Dari definisi di atas tampak jelas bahwa memahami zhahir itu tidak bergantung pada petunjuk lain , tetapi bisa diambil langsung dari rumusan Lafazh itu sendiri. akan tetapi Lafazh tersebut tetap mempunyai kemungkinan lain.
Jadi dapat disimpulkan bahwa Zahir adalah apa yang menunjukkan maksud dari padanya itu dengan sighat itu sendiri, tanpa menghentikan faham maksudnya itu terhadap urusan luar.
Oleh sebab itu, Maksud dari kaidah tarjih di atas adalah bila dalil nash bertentangan dengan dalil yang sifatnya zhahir, maka nash lebih didahulukan dari dalil yang zhahir, sebab nash adalah qhat’I, yang tidak menerima makna yang lain. Berbeda halnya dengan zhahir yang menerima makna lain. Oleh Karena itu dilalah nash lebih kuat dibandingkan dengan dalil yang zhahir.
Contoh: Masalah perwaliam dalam pernikahan, Rasulullah SAW bersabda:
عن عائشة قالت: قال رسولُ الله - صلَّى الله عليه وسلم -: "أيُّما امرأةٍ نكَحَتْ بغيرِ إذن مَوَاليها فنِكاحُهَا بَاطِلٌ
Diriwayatkan oleh Aisya, r.a berkata: Rasulullah bersabda: “setiap perempuan yang menikah tanpa seizing walinya, maka nikahnya tidak sah” (HR. Abu Dawud).
Hadist di atas adalah dalil nash yang menunjukkan batalnya pernikahan seorang perempuan tanpa seizin walinya. yang mana hadist tersebut bertentangan dengan kezhahiran ayat, yaitu:
فَإِنْ طَلَّقَهَا فَلَا تَحِلُّ لَهُ مِنْ بَعْدُ حَتَّىٰ تَنْكِحَ زَوْجًا غَيْرَهُ
Artinya: “jika si suami mentalaknya (sesudah talak yang kedua), maka perempuan itu tidak lagi halal baginya hingga dia kawin dengan suami yang lain”. (Q.S.Al Baqarah:230) .
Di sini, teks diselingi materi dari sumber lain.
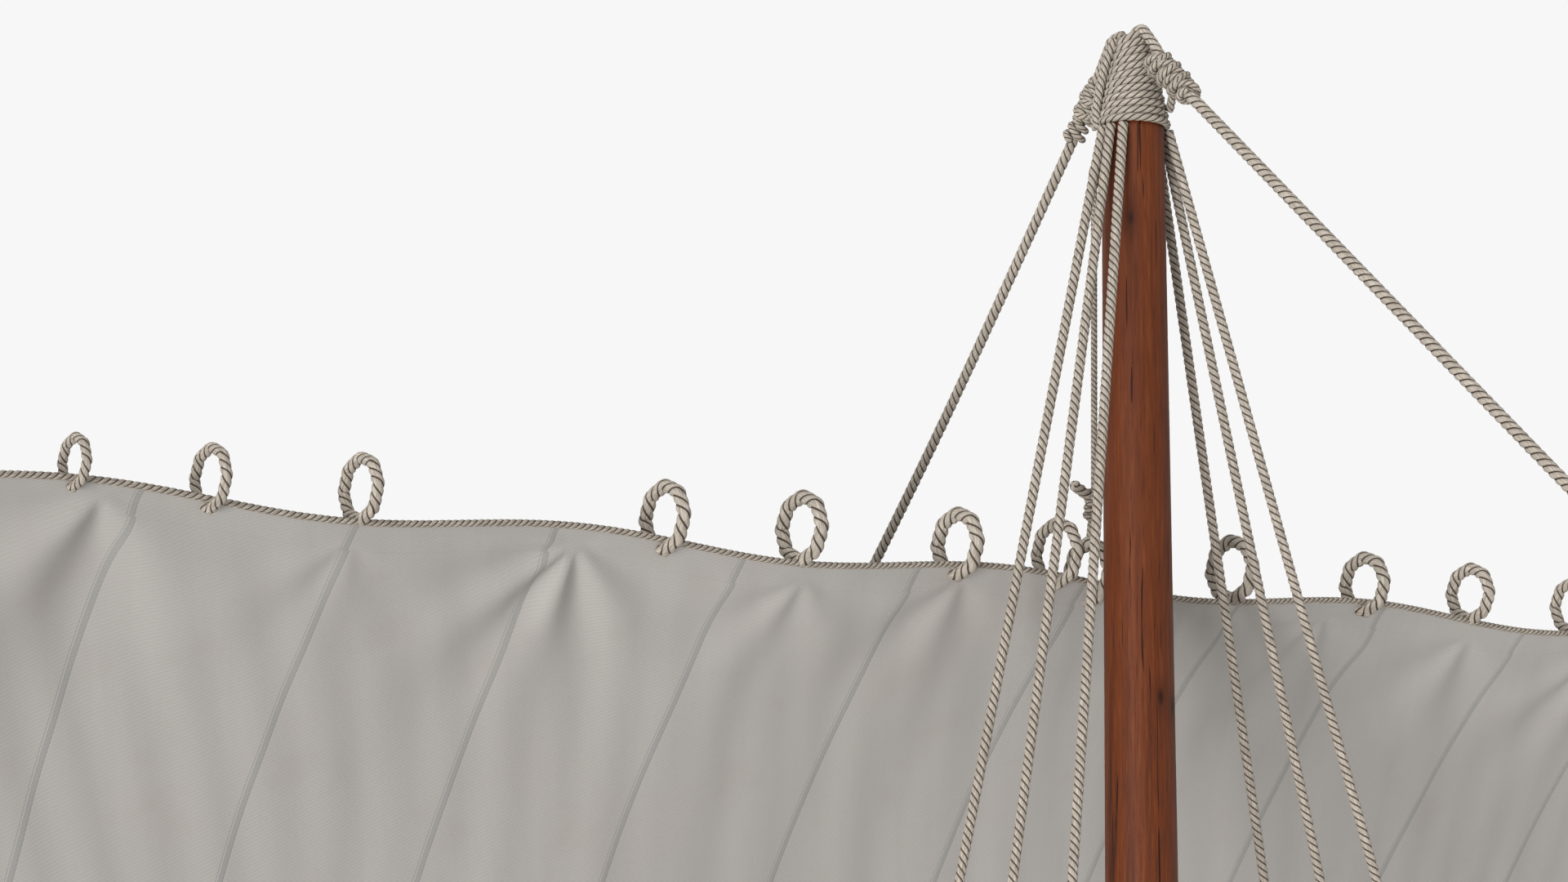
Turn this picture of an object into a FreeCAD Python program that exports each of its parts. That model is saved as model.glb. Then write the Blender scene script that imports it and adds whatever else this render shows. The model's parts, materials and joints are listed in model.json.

Kalau kita cermati dari Ayat di atas, secara zhahir menjelaskan bolehnya menikah seorang perempuan tanpa seizin walinya sebab zohir ayat tersebut seolah² siperempuan yang mendapat hak mutlak saja dalam mengenai urusan pernikahannya. Maka dalam hal ini, bahwa dilalah nash yaitu hadist, lebih didahulukan dari pada dilalah zohir ayat, sebab dilalah ayat tersebut mengandung takwil yaitu menerima makna lainnya.